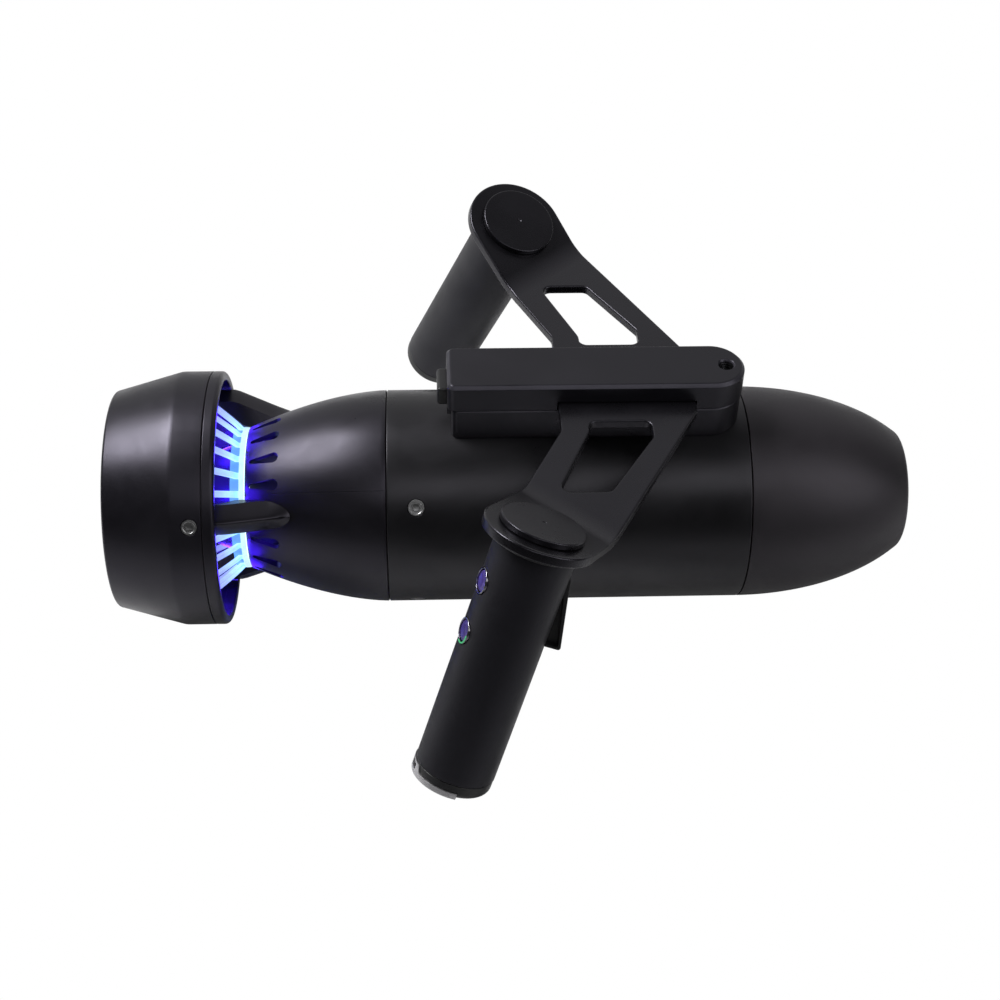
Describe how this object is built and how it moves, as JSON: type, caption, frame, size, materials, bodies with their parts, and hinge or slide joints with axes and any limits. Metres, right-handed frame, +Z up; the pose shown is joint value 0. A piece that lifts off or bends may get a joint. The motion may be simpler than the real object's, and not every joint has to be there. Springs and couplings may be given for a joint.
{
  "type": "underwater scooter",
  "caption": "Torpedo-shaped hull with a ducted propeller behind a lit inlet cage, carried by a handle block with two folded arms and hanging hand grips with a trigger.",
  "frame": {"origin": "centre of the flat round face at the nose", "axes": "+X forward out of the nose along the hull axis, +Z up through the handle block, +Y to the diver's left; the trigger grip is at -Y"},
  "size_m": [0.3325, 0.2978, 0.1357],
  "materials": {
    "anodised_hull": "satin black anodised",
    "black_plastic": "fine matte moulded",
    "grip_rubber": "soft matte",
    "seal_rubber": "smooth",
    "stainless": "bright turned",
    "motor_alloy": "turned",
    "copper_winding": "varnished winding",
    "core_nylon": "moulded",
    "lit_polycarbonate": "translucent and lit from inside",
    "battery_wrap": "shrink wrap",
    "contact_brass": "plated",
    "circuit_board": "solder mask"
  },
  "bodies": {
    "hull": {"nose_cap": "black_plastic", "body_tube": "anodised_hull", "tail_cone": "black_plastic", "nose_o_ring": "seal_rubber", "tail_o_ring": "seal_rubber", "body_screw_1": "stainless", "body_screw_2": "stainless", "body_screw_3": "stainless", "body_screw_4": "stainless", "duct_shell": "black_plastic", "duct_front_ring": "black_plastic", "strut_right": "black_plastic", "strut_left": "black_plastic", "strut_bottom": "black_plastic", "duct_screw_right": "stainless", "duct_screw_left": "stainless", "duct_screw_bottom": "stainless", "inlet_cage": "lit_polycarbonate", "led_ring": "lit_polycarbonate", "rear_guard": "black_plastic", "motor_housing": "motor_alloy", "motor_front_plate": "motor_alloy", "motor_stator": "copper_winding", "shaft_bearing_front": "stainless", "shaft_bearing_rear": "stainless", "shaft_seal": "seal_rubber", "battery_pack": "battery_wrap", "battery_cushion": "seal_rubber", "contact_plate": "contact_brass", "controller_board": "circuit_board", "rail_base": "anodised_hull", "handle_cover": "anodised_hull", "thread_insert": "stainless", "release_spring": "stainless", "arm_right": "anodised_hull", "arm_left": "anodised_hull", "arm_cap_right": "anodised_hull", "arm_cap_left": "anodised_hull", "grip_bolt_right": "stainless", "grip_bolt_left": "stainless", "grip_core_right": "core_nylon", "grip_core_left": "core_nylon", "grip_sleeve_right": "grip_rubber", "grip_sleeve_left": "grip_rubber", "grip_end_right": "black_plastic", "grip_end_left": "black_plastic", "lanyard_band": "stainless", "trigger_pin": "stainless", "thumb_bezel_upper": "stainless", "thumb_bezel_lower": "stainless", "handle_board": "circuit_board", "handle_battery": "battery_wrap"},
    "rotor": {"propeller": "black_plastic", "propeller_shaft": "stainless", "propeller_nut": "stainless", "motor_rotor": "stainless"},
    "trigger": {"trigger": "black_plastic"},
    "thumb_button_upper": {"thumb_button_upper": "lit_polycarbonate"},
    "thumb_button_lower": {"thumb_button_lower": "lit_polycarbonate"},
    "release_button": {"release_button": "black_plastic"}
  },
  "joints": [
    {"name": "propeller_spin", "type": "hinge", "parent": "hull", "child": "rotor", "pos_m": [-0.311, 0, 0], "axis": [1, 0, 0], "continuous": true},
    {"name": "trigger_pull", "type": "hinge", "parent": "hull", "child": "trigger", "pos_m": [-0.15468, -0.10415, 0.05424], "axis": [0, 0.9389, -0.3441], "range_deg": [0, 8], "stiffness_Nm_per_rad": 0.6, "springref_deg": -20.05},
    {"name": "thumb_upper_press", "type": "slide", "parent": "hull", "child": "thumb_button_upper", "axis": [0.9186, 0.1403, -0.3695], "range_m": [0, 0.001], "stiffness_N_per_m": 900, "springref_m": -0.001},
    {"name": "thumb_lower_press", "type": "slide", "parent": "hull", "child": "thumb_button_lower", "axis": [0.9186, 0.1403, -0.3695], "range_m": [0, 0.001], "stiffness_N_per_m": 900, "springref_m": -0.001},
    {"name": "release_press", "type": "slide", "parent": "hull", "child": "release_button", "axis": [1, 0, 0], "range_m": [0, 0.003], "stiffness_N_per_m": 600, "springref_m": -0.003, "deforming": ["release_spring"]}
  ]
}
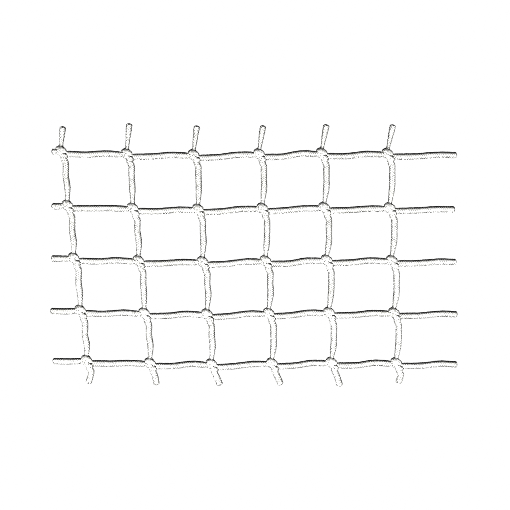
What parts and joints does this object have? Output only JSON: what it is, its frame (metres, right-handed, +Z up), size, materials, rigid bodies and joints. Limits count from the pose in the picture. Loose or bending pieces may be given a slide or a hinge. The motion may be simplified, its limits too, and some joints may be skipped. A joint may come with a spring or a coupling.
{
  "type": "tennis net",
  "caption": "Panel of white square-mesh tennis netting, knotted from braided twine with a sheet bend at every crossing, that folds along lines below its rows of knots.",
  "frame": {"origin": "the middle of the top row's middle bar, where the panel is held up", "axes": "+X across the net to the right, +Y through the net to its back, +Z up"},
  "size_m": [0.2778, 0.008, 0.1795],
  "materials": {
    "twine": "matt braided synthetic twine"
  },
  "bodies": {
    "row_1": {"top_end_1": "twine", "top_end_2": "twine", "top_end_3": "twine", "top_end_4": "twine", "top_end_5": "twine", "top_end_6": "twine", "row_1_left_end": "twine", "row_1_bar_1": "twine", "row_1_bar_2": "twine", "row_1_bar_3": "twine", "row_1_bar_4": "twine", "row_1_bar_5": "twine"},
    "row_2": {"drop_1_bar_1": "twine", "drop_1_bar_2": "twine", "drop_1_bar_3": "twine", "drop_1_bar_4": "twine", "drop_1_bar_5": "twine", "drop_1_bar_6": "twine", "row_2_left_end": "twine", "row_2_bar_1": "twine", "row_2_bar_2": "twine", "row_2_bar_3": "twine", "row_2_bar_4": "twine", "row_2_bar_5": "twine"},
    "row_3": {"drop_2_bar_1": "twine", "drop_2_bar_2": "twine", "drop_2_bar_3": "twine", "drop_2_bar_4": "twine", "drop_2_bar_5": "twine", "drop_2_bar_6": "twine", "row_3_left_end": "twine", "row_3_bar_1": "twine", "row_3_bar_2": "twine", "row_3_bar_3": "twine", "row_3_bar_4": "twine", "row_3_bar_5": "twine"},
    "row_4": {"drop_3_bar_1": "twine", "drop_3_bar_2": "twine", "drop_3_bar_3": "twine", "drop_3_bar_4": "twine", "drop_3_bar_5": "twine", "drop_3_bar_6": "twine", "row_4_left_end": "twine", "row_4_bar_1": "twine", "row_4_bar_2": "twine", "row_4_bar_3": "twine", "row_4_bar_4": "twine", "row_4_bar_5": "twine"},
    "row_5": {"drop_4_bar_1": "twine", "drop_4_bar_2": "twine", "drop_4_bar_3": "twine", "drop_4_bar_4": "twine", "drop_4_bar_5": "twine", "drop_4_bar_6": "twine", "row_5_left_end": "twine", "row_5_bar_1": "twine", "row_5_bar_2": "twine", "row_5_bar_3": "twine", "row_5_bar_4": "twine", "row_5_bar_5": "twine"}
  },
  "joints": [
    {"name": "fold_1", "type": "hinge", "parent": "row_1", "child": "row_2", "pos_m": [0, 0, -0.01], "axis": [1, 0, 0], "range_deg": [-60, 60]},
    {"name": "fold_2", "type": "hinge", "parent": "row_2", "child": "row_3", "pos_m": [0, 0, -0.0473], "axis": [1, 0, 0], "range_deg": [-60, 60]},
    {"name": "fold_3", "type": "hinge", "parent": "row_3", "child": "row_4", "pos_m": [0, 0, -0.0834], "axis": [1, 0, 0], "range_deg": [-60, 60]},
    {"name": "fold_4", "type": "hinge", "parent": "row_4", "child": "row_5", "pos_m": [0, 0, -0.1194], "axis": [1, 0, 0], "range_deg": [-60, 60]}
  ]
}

◆ Goal of the exercise:
Reply with nothing but the number of lines that contain the word "JSON".

◆ The output:
2